**TO DO**
Write out the complete material exactly as it stands.

**MATERIAL PROVIDED**
══════════════════════════════
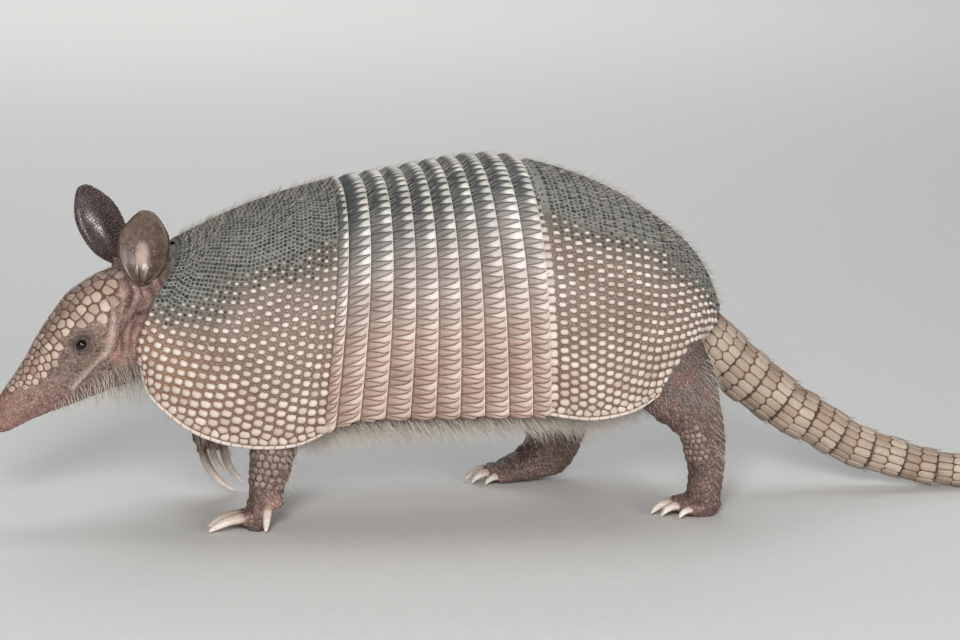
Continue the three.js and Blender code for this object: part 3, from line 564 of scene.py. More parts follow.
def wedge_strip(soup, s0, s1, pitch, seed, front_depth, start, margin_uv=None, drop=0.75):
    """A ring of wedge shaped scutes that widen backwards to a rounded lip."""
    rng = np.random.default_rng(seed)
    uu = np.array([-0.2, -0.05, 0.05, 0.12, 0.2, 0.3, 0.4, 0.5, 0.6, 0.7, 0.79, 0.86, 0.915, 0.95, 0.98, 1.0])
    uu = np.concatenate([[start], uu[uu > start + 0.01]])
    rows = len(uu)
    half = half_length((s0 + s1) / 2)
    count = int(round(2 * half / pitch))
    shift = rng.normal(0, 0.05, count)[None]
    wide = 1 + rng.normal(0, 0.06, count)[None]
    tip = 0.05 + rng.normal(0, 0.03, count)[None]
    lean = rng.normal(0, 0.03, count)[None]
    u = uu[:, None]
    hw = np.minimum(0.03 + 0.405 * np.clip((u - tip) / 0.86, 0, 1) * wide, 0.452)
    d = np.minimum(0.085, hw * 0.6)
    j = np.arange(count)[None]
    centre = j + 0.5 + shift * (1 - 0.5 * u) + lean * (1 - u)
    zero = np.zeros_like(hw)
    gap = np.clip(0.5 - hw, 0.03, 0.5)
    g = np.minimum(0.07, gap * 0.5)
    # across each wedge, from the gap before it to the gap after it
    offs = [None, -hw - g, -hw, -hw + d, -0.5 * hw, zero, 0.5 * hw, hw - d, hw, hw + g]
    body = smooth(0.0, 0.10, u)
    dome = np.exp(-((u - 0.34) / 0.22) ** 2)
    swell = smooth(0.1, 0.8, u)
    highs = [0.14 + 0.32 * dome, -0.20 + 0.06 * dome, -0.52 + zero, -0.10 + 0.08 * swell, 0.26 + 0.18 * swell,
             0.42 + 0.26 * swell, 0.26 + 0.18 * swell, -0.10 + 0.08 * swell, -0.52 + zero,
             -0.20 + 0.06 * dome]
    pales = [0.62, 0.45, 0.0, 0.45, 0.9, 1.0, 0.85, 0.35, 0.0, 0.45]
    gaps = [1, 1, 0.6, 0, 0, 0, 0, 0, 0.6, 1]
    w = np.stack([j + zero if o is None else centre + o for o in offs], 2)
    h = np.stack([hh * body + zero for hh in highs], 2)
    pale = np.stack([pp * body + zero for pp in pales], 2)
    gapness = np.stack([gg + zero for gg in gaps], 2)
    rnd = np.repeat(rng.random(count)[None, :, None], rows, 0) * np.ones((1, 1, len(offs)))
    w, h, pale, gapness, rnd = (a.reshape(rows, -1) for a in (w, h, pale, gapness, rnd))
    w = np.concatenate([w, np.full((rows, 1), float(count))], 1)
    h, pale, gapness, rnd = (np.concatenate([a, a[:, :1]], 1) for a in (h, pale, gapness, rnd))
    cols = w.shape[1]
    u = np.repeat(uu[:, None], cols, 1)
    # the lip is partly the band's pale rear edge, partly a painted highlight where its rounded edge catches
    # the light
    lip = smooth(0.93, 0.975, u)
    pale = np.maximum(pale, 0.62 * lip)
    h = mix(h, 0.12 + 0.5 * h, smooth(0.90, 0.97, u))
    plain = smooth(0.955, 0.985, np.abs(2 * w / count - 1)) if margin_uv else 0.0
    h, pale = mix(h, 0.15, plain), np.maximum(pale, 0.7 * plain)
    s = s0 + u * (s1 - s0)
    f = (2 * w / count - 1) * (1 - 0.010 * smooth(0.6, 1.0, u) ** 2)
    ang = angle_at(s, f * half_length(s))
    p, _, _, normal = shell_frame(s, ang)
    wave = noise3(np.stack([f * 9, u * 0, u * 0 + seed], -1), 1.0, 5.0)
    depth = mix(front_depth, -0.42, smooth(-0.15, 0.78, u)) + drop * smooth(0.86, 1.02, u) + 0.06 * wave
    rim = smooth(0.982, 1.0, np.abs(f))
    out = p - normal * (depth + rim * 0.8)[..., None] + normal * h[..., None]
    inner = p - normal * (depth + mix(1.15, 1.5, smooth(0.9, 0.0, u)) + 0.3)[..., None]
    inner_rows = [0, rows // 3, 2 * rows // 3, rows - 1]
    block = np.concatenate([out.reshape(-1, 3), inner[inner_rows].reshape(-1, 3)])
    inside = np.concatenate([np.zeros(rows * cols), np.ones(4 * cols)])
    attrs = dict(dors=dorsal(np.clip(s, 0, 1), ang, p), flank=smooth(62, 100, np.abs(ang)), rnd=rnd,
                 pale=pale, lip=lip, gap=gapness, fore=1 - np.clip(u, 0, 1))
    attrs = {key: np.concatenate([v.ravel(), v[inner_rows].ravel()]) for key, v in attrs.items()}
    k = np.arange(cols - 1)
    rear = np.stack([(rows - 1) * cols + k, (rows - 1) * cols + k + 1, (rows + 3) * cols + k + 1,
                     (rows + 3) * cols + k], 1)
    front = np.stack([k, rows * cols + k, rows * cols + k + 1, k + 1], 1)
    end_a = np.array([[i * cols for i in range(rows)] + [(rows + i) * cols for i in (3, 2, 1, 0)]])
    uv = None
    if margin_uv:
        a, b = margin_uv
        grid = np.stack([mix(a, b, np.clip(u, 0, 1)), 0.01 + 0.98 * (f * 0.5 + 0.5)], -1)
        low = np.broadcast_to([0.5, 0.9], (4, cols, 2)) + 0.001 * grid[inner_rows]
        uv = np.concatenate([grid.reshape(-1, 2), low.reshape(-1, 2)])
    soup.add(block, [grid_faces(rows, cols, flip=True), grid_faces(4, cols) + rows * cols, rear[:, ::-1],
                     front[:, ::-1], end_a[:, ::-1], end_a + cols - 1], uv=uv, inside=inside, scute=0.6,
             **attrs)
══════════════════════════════
**ANSWER TO THIS TASK**
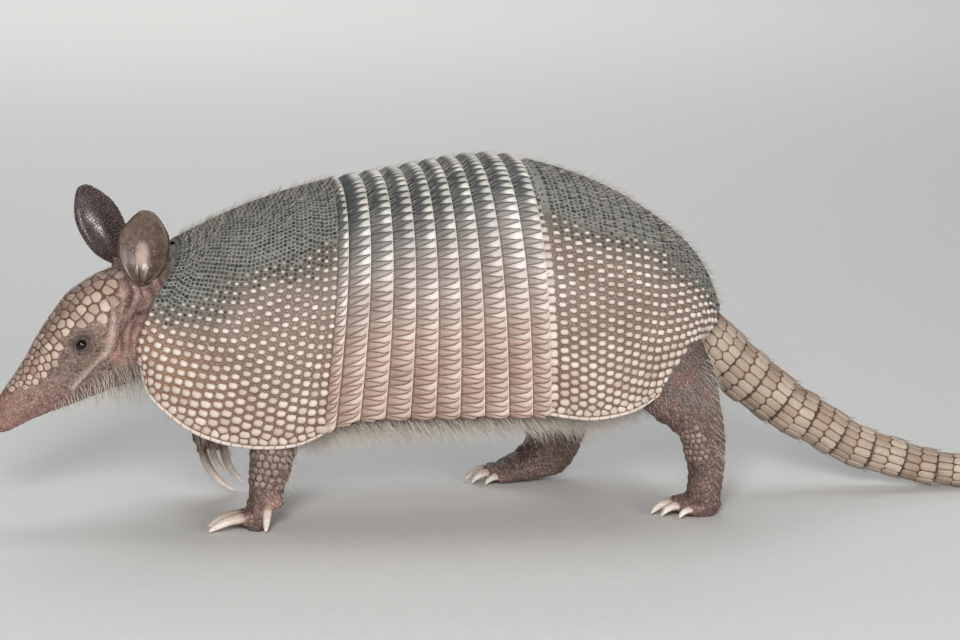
Continue the three.js and Blender code for this object: part 3, from line 564 of scene.py. More parts follow.
def wedge_strip(soup, s0, s1, pitch, seed, front_depth, start, margin_uv=None, drop=0.75):
    """A ring of wedge shaped scutes that widen backwards to a rounded lip."""
    rng = np.random.default_rng(seed)
    uu = np.array([-0.2, -0.05, 0.05, 0.12, 0.2, 0.3, 0.4, 0.5, 0.6, 0.7, 0.79, 0.86, 0.915, 0.95, 0.98, 1.0])
    uu = np.concatenate([[start], uu[uu > start + 0.01]])
    rows = len(uu)
    half = half_length((s0 + s1) / 2)
    count = int(round(2 * half / pitch))
    shift = rng.normal(0, 0.05, count)[None]
    wide = 1 + rng.normal(0, 0.06, count)[None]
    tip = 0.05 + rng.normal(0, 0.03, count)[None]
    lean = rng.normal(0, 0.03, count)[None]
    u = uu[:, None]
    hw = np.minimum(0.03 + 0.405 * np.clip((u - tip) / 0.86, 0, 1) * wide, 0.452)
    d = np.minimum(0.085, hw * 0.6)
    j = np.arange(count)[None]
    centre = j + 0.5 + shift * (1 - 0.5 * u) + lean * (1 - u)
    zero = np.zeros_like(hw)
    gap = np.clip(0.5 - hw, 0.03, 0.5)
    g = np.minimum(0.07, gap * 0.5)
    # across each wedge, from the gap before it to the gap after it
    offs = [None, -hw - g, -hw, -hw + d, -0.5 * hw, zero, 0.5 * hw, hw - d, hw, hw + g]
    body = smooth(0.0, 0.10, u)
    dome = np.exp(-((u - 0.34) / 0.22) ** 2)
    swell = smooth(0.1, 0.8, u)
    highs = [0.14 + 0.32 * dome, -0.20 + 0.06 * dome, -0.52 + zero, -0.10 + 0.08 * swell, 0.26 + 0.18 * swell,
             0.42 + 0.26 * swell, 0.26 + 0.18 * swell, -0.10 + 0.08 * swell, -0.52 + zero,
             -0.20 + 0.06 * dome]
    pales = [0.62, 0.45, 0.0, 0.45, 0.9, 1.0, 0.85, 0.35, 0.0, 0.45]
    gaps = [1, 1, 0.6, 0, 0, 0, 0, 0, 0.6, 1]
    w = np.stack([j + zero if o is None else centre + o for o in offs], 2)
    h = np.stack([hh * body + zero for hh in highs], 2)
    pale = np.stack([pp * body + zero for pp in pales], 2)
    gapness = np.stack([gg + zero for gg in gaps], 2)
    rnd = np.repeat(rng.random(count)[None, :, None], rows, 0) * np.ones((1, 1, len(offs)))
    w, h, pale, gapness, rnd = (a.reshape(rows, -1) for a in (w, h, pale, gapness, rnd))
    w = np.concatenate([w, np.full((rows, 1), float(count))], 1)
    h, pale, gapness, rnd = (np.concatenate([a, a[:, :1]], 1) for a in (h, pale, gapness, rnd))
    cols = w.shape[1]
    u = np.repeat(uu[:, None], cols, 1)
    # the lip is partly the band's pale rear edge, partly a painted highlight where its rounded edge catches
    # the light
    lip = smooth(0.93, 0.975, u)
    pale = np.maximum(pale, 0.62 * lip)
    h = mix(h, 0.12 + 0.5 * h, smooth(0.90, 0.97, u))
    plain = smooth(0.955, 0.985, np.abs(2 * w / count - 1)) if margin_uv else 0.0
    h, pale = mix(h, 0.15, plain), np.maximum(pale, 0.7 * plain)
    s = s0 + u * (s1 - s0)
    f = (2 * w / count - 1) * (1 - 0.010 * smooth(0.6, 1.0, u) ** 2)
    ang = angle_at(s, f * half_length(s))
    p, _, _, normal = shell_frame(s, ang)
    wave = noise3(np.stack([f * 9, u * 0, u * 0 + seed], -1), 1.0, 5.0)
    depth = mix(front_depth, -0.42, smooth(-0.15, 0.78, u)) + drop * smooth(0.86, 1.02, u) + 0.06 * wave
    rim = smooth(0.982, 1.0, np.abs(f))
    out = p - normal * (depth + rim * 0.8)[..., None] + normal * h[..., None]
    inner = p - normal * (depth + mix(1.15, 1.5, smooth(0.9, 0.0, u)) + 0.3)[..., None]
    inner_rows = [0, rows // 3, 2 * rows // 3, rows - 1]
    block = np.concatenate([out.reshape(-1, 3), inner[inner_rows].reshape(-1, 3)])
    inside = np.concatenate([np.zeros(rows * cols), np.ones(4 * cols)])
    attrs = dict(dors=dorsal(np.clip(s, 0, 1), ang, p), flank=smooth(62, 100, np.abs(ang)), rnd=rnd,
                 pale=pale, lip=lip, gap=gapness, fore=1 - np.clip(u, 0, 1))
    attrs = {key: np.concatenate([v.ravel(), v[inner_rows].ravel()]) for key, v in attrs.items()}
    k = np.arange(cols - 1)
    rear = np.stack([(rows - 1) * cols + k, (rows - 1) * cols + k + 1, (rows + 3) * cols + k + 1,
                     (rows + 3) * cols + k], 1)
    front = np.stack([k, rows * cols + k, rows * cols + k + 1, k + 1], 1)
    end_a = np.array([[i * cols for i in range(rows)] + [(rows + i) * cols for i in (3, 2, 1, 0)]])
    uv = None
    if margin_uv:
        a, b = margin_uv
        grid = np.stack([mix(a, b, np.clip(u, 0, 1)), 0.01 + 0.98 * (f * 0.5 + 0.5)], -1)
        low = np.broadcast_to([0.5, 0.9], (4, cols, 2)) + 0.001 * grid[inner_rows]
        uv = np.concatenate([grid.reshape(-1, 2), low.reshape(-1, 2)])
    soup.add(block, [grid_faces(rows, cols, flip=True), grid_faces(4, cols) + rows * cols, rear[:, ::-1],
                     front[:, ::-1], end_a[:, ::-1], end_a + cols - 1], uv=uv, inside=inside, scute=0.6,
             **attrs)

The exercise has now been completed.